Pour exemple, en 2014, la Cour de cassation estime que la déclaration judiciaire d’abandon ne peut pas être prononcée de manière automatique par le juge aux affaires familiales qui doit prendre en considération l’intérêt de l’enfant. Elle considère à ce titre « que l’intérêt de l’enfant doit être pris en considération par le juge, même lorsque les conditions d’application de l’article 350 du Code civil sont réunies ». En l’espèce, le juge aux affaires familiales refuse de prononcer une déclaration judiciaire d’abandon aux motifs, d’une part, qu’elle risquait de confronter l’enfant à une séparation douloureuse avec sa famille d’accueil, dès lors qu’il n’existait aucun projet d’adoption par son assistante maternelle, à laquelle il était très attaché et chez laquelle il vivait depuis son plus jeune âge et, d’autre part, que le mineur était perturbé et angoissé depuis le début de la procédure, ne l’acceptait pas et ne la comprenait pas. La Haute Juridiction ajoute que « l’article 377, alinéa 2, du Code civil permettait à l’aide sociale à l’enfance de se faire déléguer en tout ou partie l’exercice de l’autorité parentale ; qu’elle en a souverainement déduit, sans encourir les griefs du moyen, que la déclaration judiciaire d’abandon sollicitée n’était pas conforme à l’intérêt de l’enfant » (1). La loi du 14 mars 2016 semble proposer un revirement de jurisprudence en réaffirmant le caractère obligatoire de la procédure. Il sera donc important d’analyser la jurisprudence à venir sur la question.

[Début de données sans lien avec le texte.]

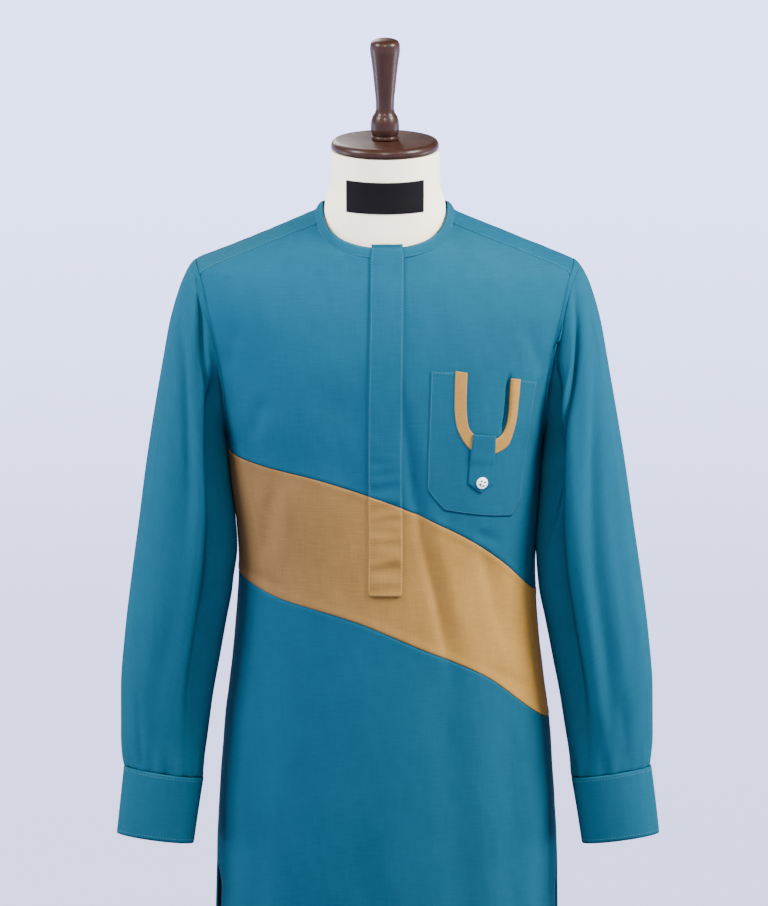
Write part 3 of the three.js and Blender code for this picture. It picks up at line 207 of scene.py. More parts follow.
def runs_along(line: Array) -> Array:
    """The length of a line of points up to each of them."""
    return np.concatenate([[0], np.cumsum(np.linalg.norm(np.diff(line, axis=0), axis=1))])


def solve(rising: Curve, value: Array, low: Array, high: Array) -> Array:
    """Where a rising function reaches a value, by halving.

    Args:
        rising: the function, over arrays.
        value: the values to reach.
        low: a bound below each answer.
        high: a bound above each answer.

    Returns:
        The places, one for each value.
    """
    bottom, top = (np.broadcast_to(edge, np.shape(value)).astype(float) for edge in (low, high))
    for _ in range(34):
        middle = (bottom + top) / 2
        below = rising(middle) < value
        bottom, top = np.where(below, middle, bottom), np.where(below, top, middle)
    return (bottom + top) / 2


def spread(line: Array, count: int) -> Array:
    """Points spaced evenly along a line of points."""
    run = runs_along(line)
    places = np.linspace(0, run[-1], count)
    return np.stack([np.interp(places, run, line[:, i]) for i in range(line.shape[1])], axis=1)


class Profile:
    """A smooth curve through a table, which never overshoots its rows."""

    def __init__(self, places: Array, values: Array) -> None:
        self.places = np.asarray(places, float)
        self.values = np.asarray(values, float)
        rises = np.diff(self.values) / np.diff(self.places)
        product, total = rises[:-1] * rises[1:], rises[:-1] + rises[1:]
        inner = np.where(product > 0, 2 * product / np.where(product > 0, total, 1), 0)
        self.slopes = np.concatenate([rises[:1], inner, rises[-1:]])

    def __call__(self, place: Array) -> Array:
        i = np.clip(np.searchsorted(self.places, place, side="left") - 1, 0, len(self.places) - 2)
        step = self.places[i + 1] - self.places[i]
        f = np.clip((place - self.places[i]) / step, 0, 1)
        g = 1 - f
        ends = self.values[i] * g * g * (1 + 2 * f) + self.values[i + 1] * f * f * (3 - 2 * f)
        return ends + step * f * g * (self.slopes[i] * g - self.slopes[i + 1] * f)


@dataclass(frozen=True)
class Crease:
    """A soft trough (depth below 0) or ridge (above 0) along a path.

    Attributes:
        path: points of the path, in the sheet's own two coordinates.
        width: half width of the crease, in the first coordinate's unit.
        depth: lift of the cloth on the path, in millimetres.
        lean: how much narrower the crease is on its right side than on its left.
        scale: units of the first coordinate in one unit of the second.
    """

    path: tuple[tuple[float, float], ...]
    width: float
    depth: float
    lean: float = 0.0
    scale: float = 1.0

    def lift(self, first: Array, second: Array) -> Array:
        """The lift at places given by their two coordinates."""
        points = np.array(self.path, float) * (1, self.scale)
        place = np.stack([first, second * self.scale], axis=-1)
        starts = runs_along(points)
        best = np.full(first.shape, np.inf)
        away = np.zeros(first.shape)
        run = np.zeros(first.shape)
        last = len(points) - 2
        for i, length in enumerate(np.linalg.norm(np.diff(points, axis=0), axis=1)):
            along = (points[i + 1] - points[i]) / length
            rel = place - points[i]
            raw = rel @ along
            held = np.clip(raw, 0, length)
            if i == 0:
                held = np.minimum(raw, length)
            if i == last:
                held = np.maximum(raw, 0) if i else raw
            off = rel - held[..., None] * along
            distance = np.linalg.norm(off, axis=-1)
            side = np.sign(rel[..., 0] * along[1] - rel[..., 1] * along[0])
            nearer = distance < best
            best = np.where(nearer, distance, best)
            away = np.where(nearer, distance * side, away)
            run = np.where(nearer, starts[i] + held, run)
        share = run / starts[-1]
        fade = smoothstep(share, -0.2, 0.25) * (1 - smoothstep(share, 0.75, 1.2))
        width = self.width * np.where(away > 0, 1 - self.lean, 1 + self.lean)
        return self.depth * fade * bell(away, width)


@dataclass(frozen=True)
class Ripple:
    """A faint unevenness of cloth: waves of random size and direction.

    Attributes:
        amount: typical lift in millimetres.
        wave: shortest and longest wave, in millimetres.
        stretch: how much longer the waves are along the second coordinate.
        seed: fixed seed of the waves.
    """

    amount: float
    wave: tuple[float, float]
    stretch: float
    seed: int

    def lift(self, first: Array, second: Array) -> Array:
        """The lift at places given by their two coordinates, in millimetres."""
        random = np.random.default_rng(self.seed)
        total = np.zeros(np.shape(first))
        waves = 16
        for _ in range(waves):
            length = random.uniform(*self.wave)
            turn, phase = random.uniform(0, 2 * np.pi, 2)
            run = np.cos(turn) * first + np.sin(turn) * second / self.stretch
            total += np.sin(2 * np.pi * run / length + phase)
        return self.amount * total / math.sqrt(waves / 2)


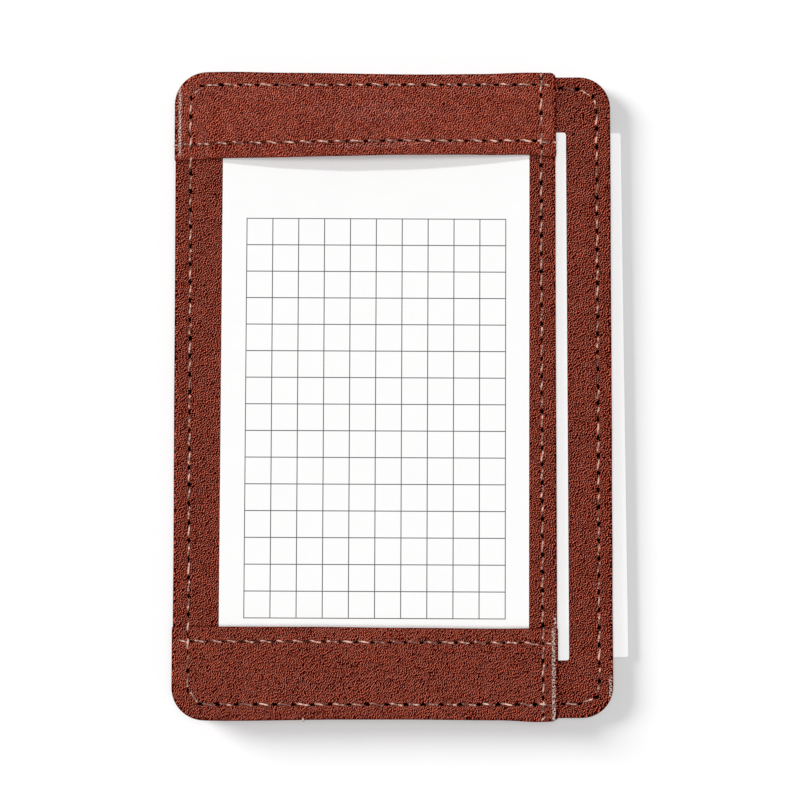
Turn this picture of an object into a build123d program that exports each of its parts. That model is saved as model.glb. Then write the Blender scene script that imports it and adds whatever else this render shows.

Enfin, la loi du 14 mars 2016 offre au procureur de la République la possibilité de saisir le juge aux affaires familiales, mettant ainsi en évidence le caractère d’ordre public de cette procédure. L’article 381-2 du Code civil dispose que « la demande peut également être présentée par le ministère public agissant d’office ou, le cas échéant, sur proposition du juge des enfants ». L’autorité judiciaire pourra ainsi déclencher seule la procédure de déclaration judiciaire de délaissement parental, sans être soumise à l’action du service départemental de l’aide sociale à l’enfance.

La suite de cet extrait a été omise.